Why is the CFDA important?
What is the CFDA and why is it so important to American fashion?
The Council of Fashion Designers of America (CFDA) is a non-profit organization that helps raise funds for industry activities, philanthropy, and helps promote and nurture American fashion designers. It was founded in 1962 as a not-for-profit trade association by Eleanor Lambert, a top publicist of her time who played a significant role in promoting American fashion as an integral part of contemporary lifestyles. Lambert saw a need to promote and celebrate American fashion designers and brands, who at the time were given scant attention in the media and often overshadowed by their European counterparts. By creating the council, Lambert brought American designers “out of the ateliers and into the spotlight” and thus put American fashion on the map.
Today, the CFDA has grown significantly with a membership of over 500 of America’s top womenswear, menswear and accessory designers. the CFDA is primarily known for its efforts supporting two categories of designers: the established stars celebrated at the CFDA Fashion Awards, and the emerging designers who are also recognized at the awards.

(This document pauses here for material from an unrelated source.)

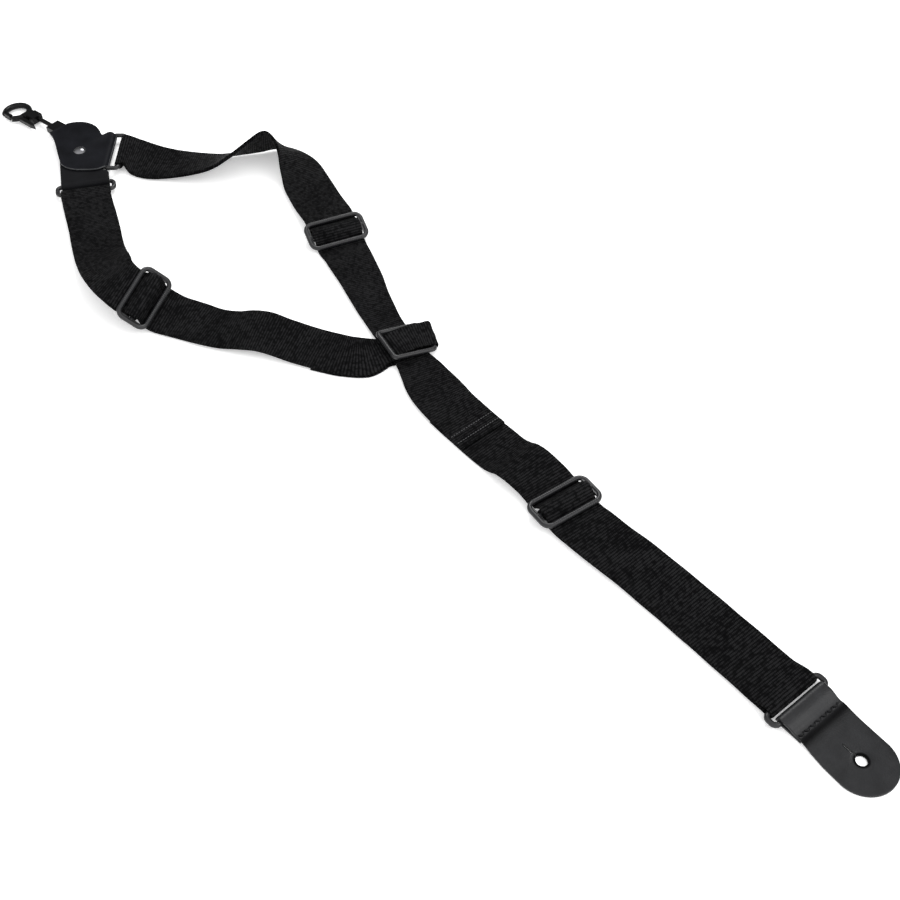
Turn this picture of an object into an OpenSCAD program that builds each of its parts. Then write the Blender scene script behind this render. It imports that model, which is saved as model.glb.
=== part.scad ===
// Saxophone strap: a webbing neck loop with a leather hub and swivel snap hook, and a tail
// with a leather end tab. It lies on a surface: length along X from the hook to the tab,
// Z up, origin under the middle of its bounding box.

/* [Webbing] */
// Width of the webbing
webbing_w = 50; // [46:1:50]
// Thickness of the webbing
webbing_t = 1.8; // [1.2:0.1:1.8]

/* [Hardware] */
// Bar diameter of the plain rings
ring_bar = 4.5; // [4:0.1:4.5]
// Bar diameter of the three-bar slides
slide_bar = 4.6; // [4:0.1:4.6]
// Width of the slides along the webbing
slide_w = 33; // [32:0.5:36]
// Outer diameter of the hook ring
hook_d = 33; // [31:1:35]

/* [Leather] */
// Thickness of the leather
leather_t = 2.2; // [1.6:0.1:2.2]
// Diameter of the strap button hole
button_hole_d = 9; // [8:0.5:11]
// Length of the slit beside the hole
button_slit = 13; // [8:1:15]

/* [Hidden] */
$fn = 48;

// The layout is measured from the hook; this moves it over the middle of its box.
shift = [-565.8, -41.6, 0];
gap = 0.25;               // air between neighbouring layers
layer = webbing_t + gap;  // pitch of two webbing layers
wrap_r = ring_bar / 2 + gap + webbing_t / 2;     // webbing centre line round a ring bar
wrap_l = ring_bar / 2 + gap + leather_t / 2;     // leather centre line round a ring bar
under = slide_bar / 2 + gap + webbing_t / 2;     // webbing centre line below a slide bar
slide_len = 62;
slide_corner = 7;
slide_plate = 2.6;        // thickness of the slide's filled ends
slide_window = 51.2;      // open length of the slide's windows
slide_pitch = (slide_w - slide_bar) / 2;         // centre bar to outer bar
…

In addition to hosting the annual CFDA Fashion Awards, which recognize the top creative talent in the industry, the organization owns the Fashion Calendar and stages New York Fashion Week: Men’s. It also offers several programs which support professional development and scholarships for emerging and established designers. The CFDA/Vogue Fashion Fund is one of the most well-known, offering cash and mentorship to competition winners. However, past participants have said that althoughthe mentoring and sense of network created within the incubator sharing information and resources was invaluable, the cost of the studio space — which is $1,800 to $3,000 a month, depending on square footage — can be a significant expense for some young designers.
In 2013, the Fashion Manufacturing Initiative was created to nurture, elevate and preserve garment production for factories and vendors in New York City—any many operations in NYC have been able to upgrade their technology, machinery, or trainings as a result. There is also a separate foundation branch of the CFDA that raises funds for various charitable causes.